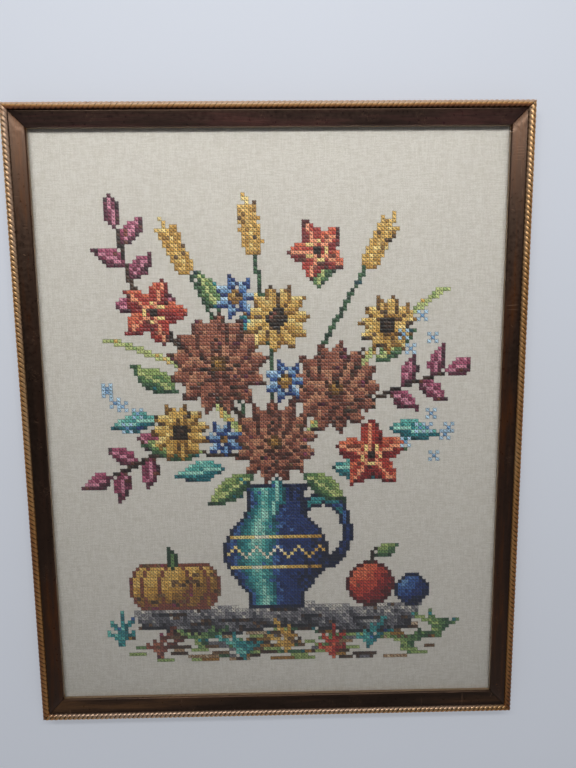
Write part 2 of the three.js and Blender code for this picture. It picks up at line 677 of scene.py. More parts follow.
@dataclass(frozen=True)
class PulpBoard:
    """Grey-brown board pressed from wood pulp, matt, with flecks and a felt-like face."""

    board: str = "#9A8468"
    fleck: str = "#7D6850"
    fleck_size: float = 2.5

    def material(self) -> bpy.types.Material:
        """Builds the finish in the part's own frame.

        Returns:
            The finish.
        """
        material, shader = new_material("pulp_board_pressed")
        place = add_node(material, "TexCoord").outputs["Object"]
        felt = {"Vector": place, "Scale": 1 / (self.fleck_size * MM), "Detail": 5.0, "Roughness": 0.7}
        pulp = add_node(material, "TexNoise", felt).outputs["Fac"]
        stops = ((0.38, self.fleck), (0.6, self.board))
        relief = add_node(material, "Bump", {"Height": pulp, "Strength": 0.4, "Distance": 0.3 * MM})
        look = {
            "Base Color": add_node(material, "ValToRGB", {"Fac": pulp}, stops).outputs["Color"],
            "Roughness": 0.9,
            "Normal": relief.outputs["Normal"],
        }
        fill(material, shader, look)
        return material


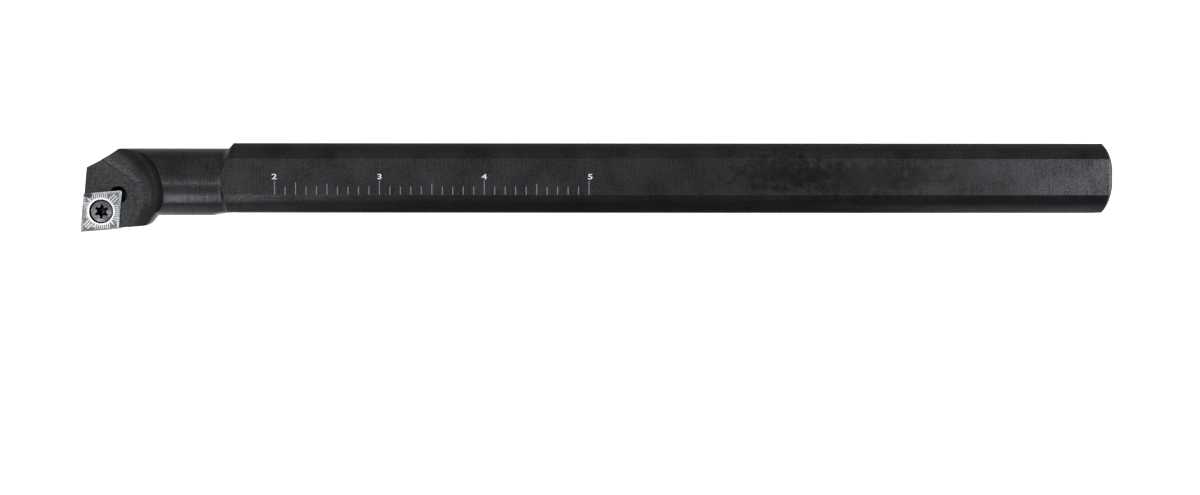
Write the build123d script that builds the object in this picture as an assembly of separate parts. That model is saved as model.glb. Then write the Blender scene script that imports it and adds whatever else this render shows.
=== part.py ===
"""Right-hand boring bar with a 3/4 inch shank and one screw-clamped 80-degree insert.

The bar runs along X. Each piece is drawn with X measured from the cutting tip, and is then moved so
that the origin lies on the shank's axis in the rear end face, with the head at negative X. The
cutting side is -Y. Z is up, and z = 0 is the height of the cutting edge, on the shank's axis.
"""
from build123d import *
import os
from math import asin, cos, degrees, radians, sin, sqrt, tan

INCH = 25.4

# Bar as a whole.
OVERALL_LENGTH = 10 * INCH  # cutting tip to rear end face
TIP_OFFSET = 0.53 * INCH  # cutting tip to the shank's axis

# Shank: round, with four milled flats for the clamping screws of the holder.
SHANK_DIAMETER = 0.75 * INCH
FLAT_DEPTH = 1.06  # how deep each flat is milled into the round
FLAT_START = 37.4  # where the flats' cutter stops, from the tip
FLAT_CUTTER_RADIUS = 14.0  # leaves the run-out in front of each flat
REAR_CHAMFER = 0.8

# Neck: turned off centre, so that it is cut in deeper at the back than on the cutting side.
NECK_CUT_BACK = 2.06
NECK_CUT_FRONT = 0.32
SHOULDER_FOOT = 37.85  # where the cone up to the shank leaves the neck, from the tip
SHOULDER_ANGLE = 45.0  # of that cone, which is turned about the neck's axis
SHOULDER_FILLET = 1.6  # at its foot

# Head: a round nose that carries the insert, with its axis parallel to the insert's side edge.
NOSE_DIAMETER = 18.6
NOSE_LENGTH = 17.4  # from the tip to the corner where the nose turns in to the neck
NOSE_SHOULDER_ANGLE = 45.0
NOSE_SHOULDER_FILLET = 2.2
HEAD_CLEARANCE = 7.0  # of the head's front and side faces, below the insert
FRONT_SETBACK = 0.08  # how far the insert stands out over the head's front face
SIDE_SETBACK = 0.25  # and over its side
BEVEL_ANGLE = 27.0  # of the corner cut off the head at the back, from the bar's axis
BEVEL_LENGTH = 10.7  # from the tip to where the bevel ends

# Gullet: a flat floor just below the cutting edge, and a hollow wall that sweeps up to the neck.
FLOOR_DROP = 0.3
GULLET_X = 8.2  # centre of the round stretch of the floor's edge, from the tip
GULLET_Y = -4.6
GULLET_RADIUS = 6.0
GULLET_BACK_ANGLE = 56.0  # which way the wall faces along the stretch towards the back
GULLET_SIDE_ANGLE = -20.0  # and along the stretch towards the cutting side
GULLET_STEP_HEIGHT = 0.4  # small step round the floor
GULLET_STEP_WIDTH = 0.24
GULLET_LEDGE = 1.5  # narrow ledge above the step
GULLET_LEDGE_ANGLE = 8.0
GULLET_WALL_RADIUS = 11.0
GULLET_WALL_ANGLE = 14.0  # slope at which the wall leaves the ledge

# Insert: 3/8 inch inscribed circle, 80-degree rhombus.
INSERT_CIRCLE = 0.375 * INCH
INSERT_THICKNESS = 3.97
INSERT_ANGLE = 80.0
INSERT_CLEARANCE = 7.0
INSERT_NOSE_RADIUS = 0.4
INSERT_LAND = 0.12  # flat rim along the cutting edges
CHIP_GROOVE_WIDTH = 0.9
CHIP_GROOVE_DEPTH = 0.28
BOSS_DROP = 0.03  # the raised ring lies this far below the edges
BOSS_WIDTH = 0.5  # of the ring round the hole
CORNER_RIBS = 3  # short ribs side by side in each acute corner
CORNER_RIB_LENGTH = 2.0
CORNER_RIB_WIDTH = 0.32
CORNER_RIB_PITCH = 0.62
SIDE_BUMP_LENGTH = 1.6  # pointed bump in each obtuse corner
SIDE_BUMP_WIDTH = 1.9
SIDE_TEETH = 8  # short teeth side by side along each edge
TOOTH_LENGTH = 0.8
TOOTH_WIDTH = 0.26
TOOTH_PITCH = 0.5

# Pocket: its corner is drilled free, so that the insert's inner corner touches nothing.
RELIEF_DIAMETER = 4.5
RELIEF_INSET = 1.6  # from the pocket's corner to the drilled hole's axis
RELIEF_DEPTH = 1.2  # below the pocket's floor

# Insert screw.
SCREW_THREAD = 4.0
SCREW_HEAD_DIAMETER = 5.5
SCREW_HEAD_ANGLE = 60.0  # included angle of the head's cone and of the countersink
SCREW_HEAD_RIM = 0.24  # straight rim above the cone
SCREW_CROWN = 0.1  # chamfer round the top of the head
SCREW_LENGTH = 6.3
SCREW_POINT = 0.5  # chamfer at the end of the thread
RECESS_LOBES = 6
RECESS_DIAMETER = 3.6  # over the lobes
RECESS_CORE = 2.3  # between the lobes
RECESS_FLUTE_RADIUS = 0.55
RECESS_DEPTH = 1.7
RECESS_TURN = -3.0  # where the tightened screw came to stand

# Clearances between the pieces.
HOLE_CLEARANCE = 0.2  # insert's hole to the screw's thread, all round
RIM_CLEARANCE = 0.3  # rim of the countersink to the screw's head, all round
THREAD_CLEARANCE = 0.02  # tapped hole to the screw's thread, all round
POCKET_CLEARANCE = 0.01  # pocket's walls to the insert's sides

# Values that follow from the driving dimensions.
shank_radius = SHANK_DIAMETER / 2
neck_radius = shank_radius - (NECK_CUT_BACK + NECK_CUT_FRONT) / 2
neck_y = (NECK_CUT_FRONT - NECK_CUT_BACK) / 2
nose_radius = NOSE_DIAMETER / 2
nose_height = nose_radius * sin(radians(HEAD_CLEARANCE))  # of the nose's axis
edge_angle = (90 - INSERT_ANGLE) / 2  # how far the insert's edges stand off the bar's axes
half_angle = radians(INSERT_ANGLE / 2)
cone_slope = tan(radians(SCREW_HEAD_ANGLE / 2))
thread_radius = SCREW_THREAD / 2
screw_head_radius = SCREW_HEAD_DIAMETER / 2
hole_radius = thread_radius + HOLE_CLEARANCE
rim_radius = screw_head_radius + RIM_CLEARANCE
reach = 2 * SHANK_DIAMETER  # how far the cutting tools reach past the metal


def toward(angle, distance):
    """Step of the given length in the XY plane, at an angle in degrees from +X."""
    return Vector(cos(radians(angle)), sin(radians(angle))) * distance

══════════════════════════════

▶ [Written request] Copy, please, every line from the start of the entries down to the line that holds "TIP_OFFSET = 0.53", with both of those lines included and no others.

▶ [Right answer]
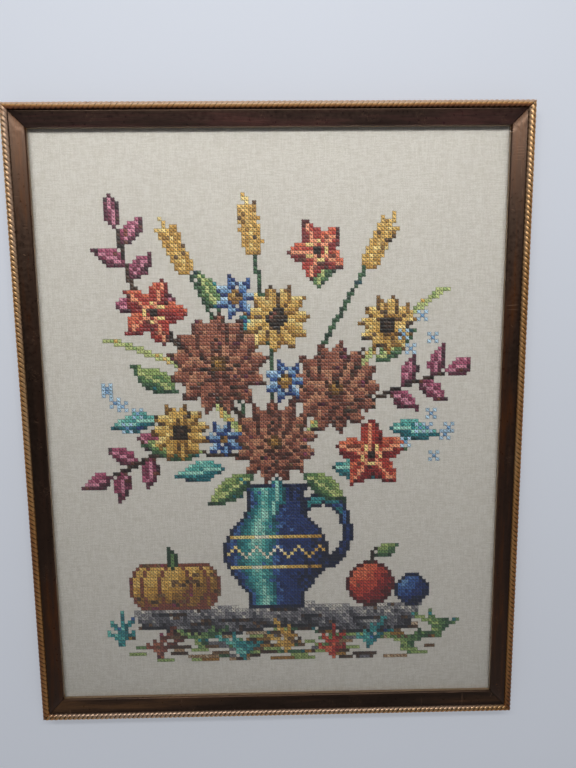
Write part 2 of the three.js and Blender code for this picture. It picks up at line 677 of scene.py. More parts follow.
@dataclass(frozen=True)
class PulpBoard:
    """Grey-brown board pressed from wood pulp, matt, with flecks and a felt-like face."""

    board: str = "#9A8468"
    fleck: str = "#7D6850"
    fleck_size: float = 2.5

    def material(self) -> bpy.types.Material:
        """Builds the finish in the part's own frame.

        Returns:
            The finish.
        """
        material, shader = new_material("pulp_board_pressed")
        place = add_node(material, "TexCoord").outputs["Object"]
        felt = {"Vector": place, "Scale": 1 / (self.fleck_size * MM), "Detail": 5.0, "Roughness": 0.7}
        pulp = add_node(material, "TexNoise", felt).outputs["Fac"]
        stops = ((0.38, self.fleck), (0.6, self.board))
        relief = add_node(material, "Bump", {"Height": pulp, "Strength": 0.4, "Distance": 0.3 * MM})
        look = {
            "Base Color": add_node(material, "ValToRGB", {"Fac": pulp}, stops).outputs["Color"],
            "Roughness": 0.9,
            "Normal": relief.outputs["Normal"],
        }
        fill(material, shader, look)
        return material


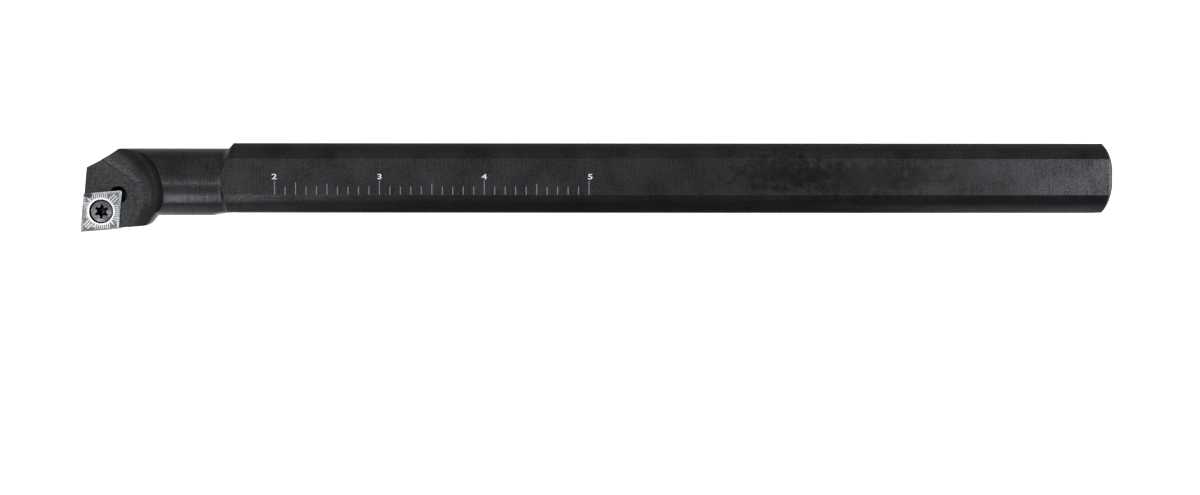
Write the build123d script that builds the object in this picture as an assembly of separate parts. That model is saved as model.glb. Then write the Blender scene script that imports it and adds whatever else this render shows.
=== part.py ===
"""Right-hand boring bar with a 3/4 inch shank and one screw-clamped 80-degree insert.

The bar runs along X. Each piece is drawn with X measured from the cutting tip, and is then moved so
that the origin lies on the shank's axis in the rear end face, with the head at negative X. The
cutting side is -Y. Z is up, and z = 0 is the height of the cutting edge, on the shank's axis.
"""
from build123d import *
import os
from math import asin, cos, degrees, radians, sin, sqrt, tan

INCH = 25.4

# Bar as a whole.
OVERALL_LENGTH = 10 * INCH  # cutting tip to rear end face
TIP_OFFSET = 0.53 * INCH  # cutting tip to the shank's axis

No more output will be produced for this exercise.